One part of the breakage is the bundled-elfutils multilib bug mentioned on the mailing list. Another part is staprun/insmod errors (fedora 8, up-to-date kernel etc.): [12919.839449] Systemtap Error at _stp_transport_init:274 failed to initialize modules
Iam not able to test systemtap scripts on ppc systems due to the above issue. Hence boosting the severity of the bug. Thanks Srinivasa DS
I'll take a crack at reorganizing this code.
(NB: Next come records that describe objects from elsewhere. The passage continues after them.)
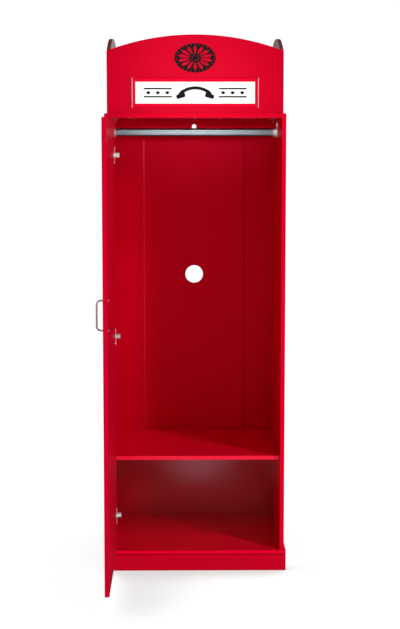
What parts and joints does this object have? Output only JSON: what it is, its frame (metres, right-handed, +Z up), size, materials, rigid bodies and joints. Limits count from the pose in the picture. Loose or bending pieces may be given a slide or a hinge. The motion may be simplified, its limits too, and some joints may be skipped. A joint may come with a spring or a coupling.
{
  "type": "telephone box styled cabinet",
  "caption": "Tall red cabinet shaped like a telephone box: arched header box, sign panel, plinth, one side-hung door, hanging rail and shelf inside.",
  "frame": {"origin": "centre of the footprint of the plinth, on the floor", "axes": "+Z up, the open front faces -Y, +X to the right seen from the front"},
  "size_m": [0.648, 1.141, 1.9],
  "materials": {
    "red_lacquer": "satin to gloss red lacquer on fibreboard",
    "red_hardboard": "satin red lacquered thin board",
    "red_plastic": "moulded red joint strip",
    "bare_wood": "bare softwood and birch",
    "zinc": "bright zinc plated steel",
    "nickel": "nickel plated pressed steel",
    "chrome_trim": "polished chrome",
    "rail_aluminium": "satin anodised",
    "satin_handle": "satin chromed rod",
    "white_plate": "smooth white plate",
    "black_plastic": "satin black",
    "pale_trim": "pale moulded trim"
  },
  "bodies": {
    "cabinet": {"back_joint_strips": "red_plastic", "back_panel_centre": "red_hardboard", "back_panel_left": "red_hardboard", "back_panel_lower": "red_hardboard", "back_panel_right": "red_hardboard", "bottom_panel": "red_lacquer", "cam_bolts": "zinc", "cam_locks": "zinc", "corner_bracket_screws": "zinc", "hanging_rail": "rail_aluminium", "header_battens": "bare_wood", "header_corner_blocks": "bare_wood", "header_front": "red_lacquer", "header_left": "red_lacquer", "header_rear": "red_lacquer", "header_right": "red_lacquer", "header_screws": "zinc", "hinge_arm_screws": "zinc", "hinge_arms": "nickel", "hinge_mounting_plates": "nickel", "hinge_plate_screws": "zinc", "ornament_plate": "black_plastic", "plinth_centre_rail": "bare_wood", "plinth_corner_blocks": "bare_wood", "plinth_front": "red_lacquer", "plinth_left": "red_lacquer", "plinth_rear": "red_lacquer", "plinth_right": "red_lacquer", "plinth_screws": "zinc", "rail_bracket_left": "chrome_trim", "rail_bracket_right": "chrome_trim", "rail_bracket_screws": "zinc", "shelf": "red_lacquer", "shelf_pins": "zinc", "side_panel_left": "red_lacquer", "side_panel_right": "red_lacquer", "sign_end_trims": "pale_trim", "sign_frame": "red_lacquer", "sign_pictogram": "black_plastic", "sign_plate": "white_plate", "top_corner_brackets": "zinc", "top_panel": "red_lacquer", "wood_dowels": "bare_wood"},
    "door": {"door_panel": "red_lacquer", "door_handle": "satin_handle", "door_handle_screws": "zinc", "hinge_cups": "nickel", "hinge_cup_screws": "zinc", "hinge_pins": "zinc"}
  },
  "joints": [
    {"name": "door_swing", "type": "hinge", "parent": "cabinet", "child": "door", "pos_m": [-0.289, -0.2675, 0.846], "axis": [0, 0, 1], "range_deg": [-5, 90]}
  ]
}
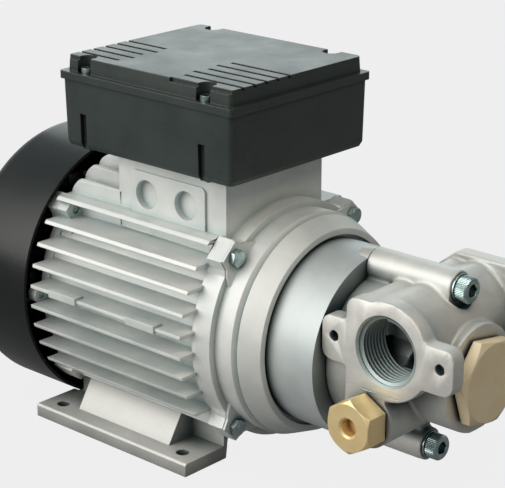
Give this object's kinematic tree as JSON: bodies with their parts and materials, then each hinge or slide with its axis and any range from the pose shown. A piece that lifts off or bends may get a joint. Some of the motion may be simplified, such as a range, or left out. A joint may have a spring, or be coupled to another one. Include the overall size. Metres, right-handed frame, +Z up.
{
  "type": "gear pump",
  "caption": "Motor-driven internal-gear pump: finned foot-mounted motor with a terminal box on top and a two-port pump head on its face flange, closed by brass plugs.",
  "frame": {"origin": "centre of the four foot bolts, on the plane that the feet stand on", "axes": "+X along the shaft from the fan towards the pump head, +Z up, -Y the side with the small brass plug and the cable entries"},
  "size_m": [0.3085, 0.148, 0.2],
  "materials": {
    "cast_aluminium": "as die-cast, bare",
    "foot_aluminium": "as die-cast, bare",
    "pump_aluminium": "as die-cast, bare, machined faces",
    "turned_aluminium": "turned",
    "black_plastic": "glossy moulded",
    "charcoal_plastic": "satin moulded",
    "zinc_steel": "zinc plated",
    "lamination_steel": "stamped",
    "shaft_steel": "ground",
    "spring_steel": "drawn wire",
    "hardened_steel": "ground",
    "enamelled_copper": "enamelled wire, varnished",
    "plug_brass": "turned",
    "washer_copper": "annealed",
    "seal_rubber": "moulded",
    "brown_bakelite": "moulded",
    "capacitor_white": "moulded",
    "bush_bronze": "sintered"
  },
  "bodies": {
    "pump_unit": {"motor_housing": "cast_aluminium", "foot_left": "foot_aluminium", "foot_right": "foot_aluminium", "foot_screws": "zinc_steel", "front_shield": "cast_aluminium", "front_shield_bolts": "zinc_steel", "rear_shield": "cast_aluminium", "rear_shield_bolts": "zinc_steel", "stator_core": "lamination_steel", "stator_windings": "enamelled_copper", "front_bearing_outer": "hardened_steel", "rear_bearing_outer": "hardened_steel", "preload_washer": "spring_steel", "fan_cover": "black_plastic", "fan_cover_screws": "zinc_steel", "terminal_box": "charcoal_plastic", "box_gasket": "seal_rubber", "box_screws": "zinc_steel", "terminal_box_lid": "charcoal_plastic", "lid_screws": "zinc_steel", "terminal_block": "brown_bakelite", "terminal_studs": "plug_brass", "run_capacitor": "capacitor_white", "capacitor_clamp": "zinc_steel", "gear_housing": "turned_aluminium", "shaft_seal": "seal_rubber", "pump_bush": "bush_bronze", "housing_ring": "seal_rubber", "pump_body": "pump_aluminium", "clamp_screws": "zinc_steel", "clamp_washers": "spring_steel", "relief_spring": "spring_steel", "relief_plug": "plug_brass", "relief_plug_washer": "washer_copper", "small_plug": "plug_brass", "small_plug_washer": "washer_copper"},
    "rotor": {"motor_shaft": "shaft_steel", "rotor_core": "lamination_steel", "rotor_cage": "cast_aluminium", "cooling_fan": "black_plastic", "fan_clip": "spring_steel", "gear_key": "hardened_steel", "front_bearing_inner": "hardened_steel", "rear_bearing_inner": "hardened_steel", "inner_gear": "hardened_steel"},
    "ring_gear": {"outer_gear": "hardened_steel"},
    "front_balls": {"front_bearing_balls": "hardened_steel"},
    "rear_balls": {"rear_bearing_balls": "hardened_steel"},
    "poppet": {"relief_poppet": "hardened_steel"}
  },
  "joints": [
    {"name": "rotor_spin", "type": "hinge", "parent": "pump_unit", "child": "rotor", "pos_m": [0, 0, 0.071], "axis": [1, 0, 0], "continuous": true},
    {"name": "ring_gear_spin", "type": "hinge", "parent": "pump_unit", "child": "ring_gear", "pos_m": [0.116, 0, 0.0738], "axis": [1, 0, 0], "continuous": true},
    {"name": "front_balls_spin", "type": "hinge", "parent": "pump_unit", "child": "front_balls", "pos_m": [0.0795, 0, 0.071], "axis": [1, 0, 0], "continuous": true},
    {"name": "rear_balls_spin", "type": "hinge", "parent": "pump_unit", "child": "rear_balls", "pos_m": [-0.0415, 0, 0.071], "axis": [1, 0, 0], "continuous": true},
    {"name": "poppet_slide", "type": "slide", "parent": "pump_unit", "child": "poppet", "axis": [1, 0, 0], "range_m": [0, 0.004], "stiffness_N_per_m": 400, "springref_m": -0.008, "deforming": ["relief_spring"]}
  ],
  "couplings": [
    {"joint": "ring_gear_spin", "follows": "rotor_spin", "ratio": 0.85714},
    {"joint": "front_balls_spin", "follows": "rotor_spin", "ratio": 0.38},
    {"joint": "rear_balls_spin", "follows": "rotor_spin", "ratio": 0.38}
  ]
}
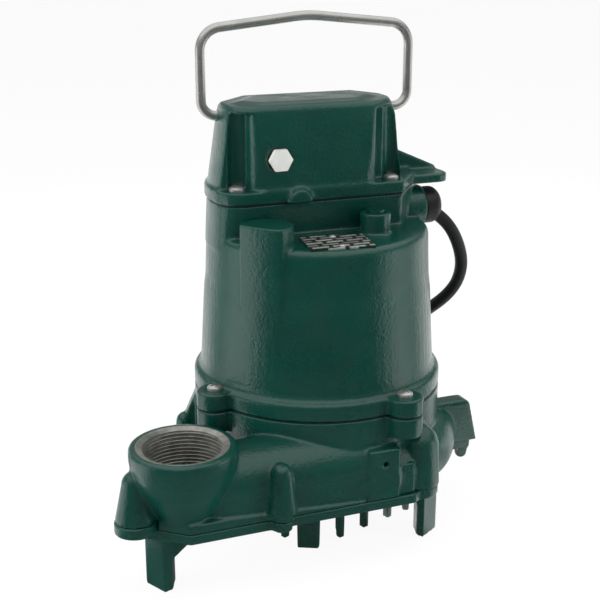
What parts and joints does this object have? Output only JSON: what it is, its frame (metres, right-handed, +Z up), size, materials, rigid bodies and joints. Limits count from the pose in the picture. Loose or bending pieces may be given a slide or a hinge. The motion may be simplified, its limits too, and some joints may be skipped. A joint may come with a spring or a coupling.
{
  "type": "submersible sump pump",
  "caption": "Submersible sump pump: cast casing on legs, oil-filled motor above, upright threaded outlet, wire bail and power cord.",
  "frame": {"origin": "on the floor, under the middle of the pump's bounding box, cord and plug left out", "axes": "+Z up along the motor shaft, -Y towards the side with the name plate and the discharge tube, -X towards the outlet"},
  "size_m": [0.2579, 0.2937, 0.3058],
  "materials": {
    "enamel": "glossy dark green enamel over cast iron, slightly rough",
    "cast_iron": "bare grey cast iron, machined",
    "stainless": "stainless steel, smooth drawn finish",
    "steel": "plain steel and laminations",
    "copper": "copper, coated winding wire",
    "aluminium": "cast aluminium",
    "bronze": "sintered bronze",
    "brass": "bright brass",
    "rubber": "black rubber, satin",
    "plastic": "black moulded plastic",
    "wire_white": "white wire insulation",
    "splice": "tan plastic splice caps",
    "nylon": "white nylon",
    "ceramic": "cream ceramic",
    "carbon": "carbon, lapped face",
    "plate_black": "dark etched metal plate, left bare"
  },
  "bodies": {
    "pump": {"volute_casing": "enamel", "base_plate": "enamel", "base_screws": "stainless", "seal_plate": "cast_iron", "casing_gasket": "rubber", "motor_housing": "enamel", "housing_screws": "stainless", "stator_core": "steel", "stator_coils": "copper", "shading_rings": "copper", "thermal_protector": "plastic", "motor_leads": "wire_white", "lead_grommet": "rubber", "splice_caps": "splice", "earth_screw": "brass", "upper_bearing": "bronze", "lower_bearing": "bronze", "seal_seat": "ceramic", "cover_gasket": "rubber", "top_cover": "enamel", "cover_screws": "stainless", "hex_plug": "nylon", "plug_seal": "rubber", "filler_plug": "enamel", "name_plate": "plate_black", "name_plate_rivets": "stainless", "cord_gland": "rubber", "cord_conductors": "wire_white", "power_cord": "rubber", "cord_coil": "rubber", "cord_tail": "rubber", "cord_tie": "plastic", "plug_body": "rubber", "plug_blades": "brass", "plug_earth_pin": "brass"},
    "rotor": {"shaft": "steel", "rotor_core": "steel", "rotor_cage": "aluminium", "thrust_washers": "stainless", "seal_ring": "carbon", "seal_bellows": "rubber", "impeller": "plastic", "impeller_nut": "stainless", "impeller_washer": "stainless"},
    "bail": {"bail_handle": "stainless"}
  },
  "joints": [
    {"name": "rotor_spin", "type": "hinge", "parent": "pump", "child": "rotor", "pos_m": [0.02115, 0.00105, 0.1], "axis": [0, 0, 1], "continuous": true},
    {"name": "bail_pivot", "type": "hinge", "parent": "pump", "child": "bail", "pos_m": [0.01845, 0.01105, 0.249], "axis": [1, 0, 0], "range_deg": [-90, 90]}
  ]
}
*** Bug 6405 has been marked as a duplicate of this bug. ***
Frank This is with respect to this error "Systemtap Error at _stp_transport_init:274 failed to initialize modules" This error is generated by below patch "http://sources.redhat.com/git/gitweb.cgi?p=systemtap.git;a=commitdiff;h=fa670082537aea7f090bc8dcfab69ac5f62546bc;hp=073b6ba57a498c3c97426f6f6d0666f1f5eb30d4" These are my observations, hope it will help you to reorganize the code. 1) In my system __start and _stext both symbols have same address(may not be same on all architecture). But emit_symbol_data() or emit_symbol_data_from_debuginfo() searches for symbols whose address are not same and puts it in stap-symbols.h. cat /proc/kallsyms c000000000000000 T .__start c000000000000000 T _stext Hence stap-symbols.h doesn't contain _stext symbol and systemtap fails. vim /tmp/staptouTBk/stap-symbols.h struct _stp_symbol _stp_kernel_symbols [] = { { 0xc000000000000000, ".__start" }, { 0xc000000000000060, ".__secondary_hold" }, { 0xc0000000000044f8, ".slb_miss_realmode" }, Thanks Srinivasa DS
Created attachment 2728 [details] Patch to search "__start" symbol incase of PPC system. Systemtap searches for "_stext" symbol in symbol table during initialization of systentap module. Since address of _stext and __start symbols are same, only __start symbol is added to symbol table in ppc and that causes systemtap to fail on ppc. This patch searches for __start symbol instead of _stext in ppc systems and hence solves the problem. Thanks Srinivasa DS
*** Bug 6510 has been marked as a duplicate of this bug. ***
Frank, Is it possible to revert aaf2af3e3b0c159a64609c82811662d7253c3a96 till the unwind related problems are fixed, since that is the cause of quite a few failures recently? Ananth
Please give me a few more days to try to fix this stuff. Because of the way the unwind branch was built, it would be difficult to unroll the code partway. If it helps you get stuff done in the interim, please commit/push the patch from comment #5.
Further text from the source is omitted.